▶ _Given information_:
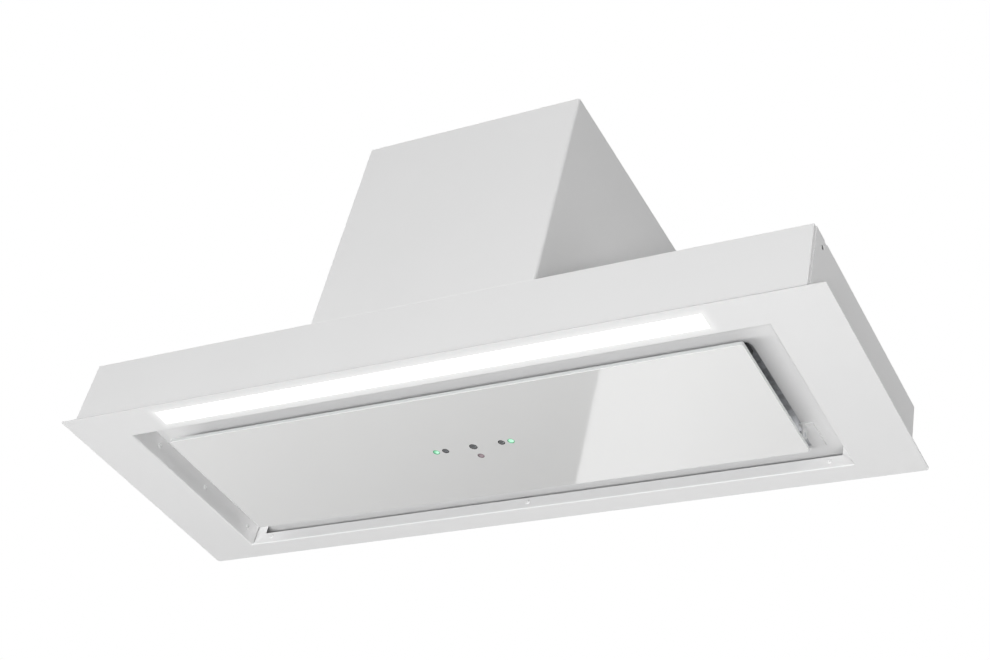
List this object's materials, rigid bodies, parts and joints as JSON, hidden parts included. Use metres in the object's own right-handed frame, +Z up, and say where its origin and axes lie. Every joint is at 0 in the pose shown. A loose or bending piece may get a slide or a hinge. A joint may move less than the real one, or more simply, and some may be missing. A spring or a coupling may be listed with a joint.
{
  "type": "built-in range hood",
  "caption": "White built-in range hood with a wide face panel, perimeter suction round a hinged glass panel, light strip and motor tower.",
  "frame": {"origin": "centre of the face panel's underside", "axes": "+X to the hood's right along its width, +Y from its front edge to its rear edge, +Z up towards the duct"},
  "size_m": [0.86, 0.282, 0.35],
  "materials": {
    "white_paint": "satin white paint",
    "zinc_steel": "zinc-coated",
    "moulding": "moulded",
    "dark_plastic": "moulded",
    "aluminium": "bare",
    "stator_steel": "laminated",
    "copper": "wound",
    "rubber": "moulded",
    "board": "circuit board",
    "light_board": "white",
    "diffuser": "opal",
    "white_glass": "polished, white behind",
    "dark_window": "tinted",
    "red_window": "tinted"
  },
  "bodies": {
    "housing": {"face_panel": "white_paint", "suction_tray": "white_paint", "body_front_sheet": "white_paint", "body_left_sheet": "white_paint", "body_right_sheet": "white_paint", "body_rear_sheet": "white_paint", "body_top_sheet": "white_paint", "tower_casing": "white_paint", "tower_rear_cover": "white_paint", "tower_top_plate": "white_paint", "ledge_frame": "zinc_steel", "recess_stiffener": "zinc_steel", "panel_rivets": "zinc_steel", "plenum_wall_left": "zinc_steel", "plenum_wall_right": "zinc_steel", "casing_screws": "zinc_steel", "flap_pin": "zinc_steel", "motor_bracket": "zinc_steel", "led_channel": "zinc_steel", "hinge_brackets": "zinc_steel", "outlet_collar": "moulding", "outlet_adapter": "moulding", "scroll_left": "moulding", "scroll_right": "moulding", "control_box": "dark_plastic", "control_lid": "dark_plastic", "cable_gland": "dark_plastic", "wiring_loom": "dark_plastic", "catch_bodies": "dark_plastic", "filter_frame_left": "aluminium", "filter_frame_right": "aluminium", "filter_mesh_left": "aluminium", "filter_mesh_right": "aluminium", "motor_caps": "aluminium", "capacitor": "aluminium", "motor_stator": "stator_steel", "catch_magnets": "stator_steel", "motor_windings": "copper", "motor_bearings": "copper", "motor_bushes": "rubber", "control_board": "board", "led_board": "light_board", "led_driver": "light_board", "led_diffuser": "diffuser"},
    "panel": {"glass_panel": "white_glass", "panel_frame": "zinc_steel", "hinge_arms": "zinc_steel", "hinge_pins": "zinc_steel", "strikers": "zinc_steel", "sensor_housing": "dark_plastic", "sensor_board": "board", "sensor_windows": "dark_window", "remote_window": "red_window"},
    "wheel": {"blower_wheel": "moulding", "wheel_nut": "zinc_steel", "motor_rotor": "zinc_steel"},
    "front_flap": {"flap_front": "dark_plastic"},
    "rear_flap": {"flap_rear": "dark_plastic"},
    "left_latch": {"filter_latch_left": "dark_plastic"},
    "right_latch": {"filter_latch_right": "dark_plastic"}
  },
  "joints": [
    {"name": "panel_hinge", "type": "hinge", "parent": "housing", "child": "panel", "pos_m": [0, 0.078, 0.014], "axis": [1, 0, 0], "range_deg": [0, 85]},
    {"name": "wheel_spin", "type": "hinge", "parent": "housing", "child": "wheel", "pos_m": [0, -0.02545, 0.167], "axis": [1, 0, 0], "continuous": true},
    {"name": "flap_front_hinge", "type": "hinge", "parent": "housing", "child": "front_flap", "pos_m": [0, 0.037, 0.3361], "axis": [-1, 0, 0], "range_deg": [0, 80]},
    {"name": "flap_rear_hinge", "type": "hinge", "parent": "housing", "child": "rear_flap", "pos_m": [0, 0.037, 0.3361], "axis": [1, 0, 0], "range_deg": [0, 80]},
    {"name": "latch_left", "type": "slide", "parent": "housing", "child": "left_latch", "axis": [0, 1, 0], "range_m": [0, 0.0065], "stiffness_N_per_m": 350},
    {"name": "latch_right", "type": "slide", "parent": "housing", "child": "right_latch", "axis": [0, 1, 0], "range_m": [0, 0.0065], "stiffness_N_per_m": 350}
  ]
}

▶ _To do_: Show, from the material above, each line that includes the string "origin".

▶ _The response_:
List this object's materials, rigid bodies, parts and joints as JSON, hidden parts included. Use metres in the object's own right-handed frame, +Z up, and say where its origin and axes lie. Every joint is at 0 in the pose shown. A loose or bending piece may get a slide or a hinge. A joint may move less than the real one, or more simply, and some may be missing. A spring or a coupling may be listed with a joint.
  "frame": {"origin": "centre of the face panel's underside", "axes": "+X to the hood's right along its width, +Y from its front edge to its rear edge, +Z up towards the duct"},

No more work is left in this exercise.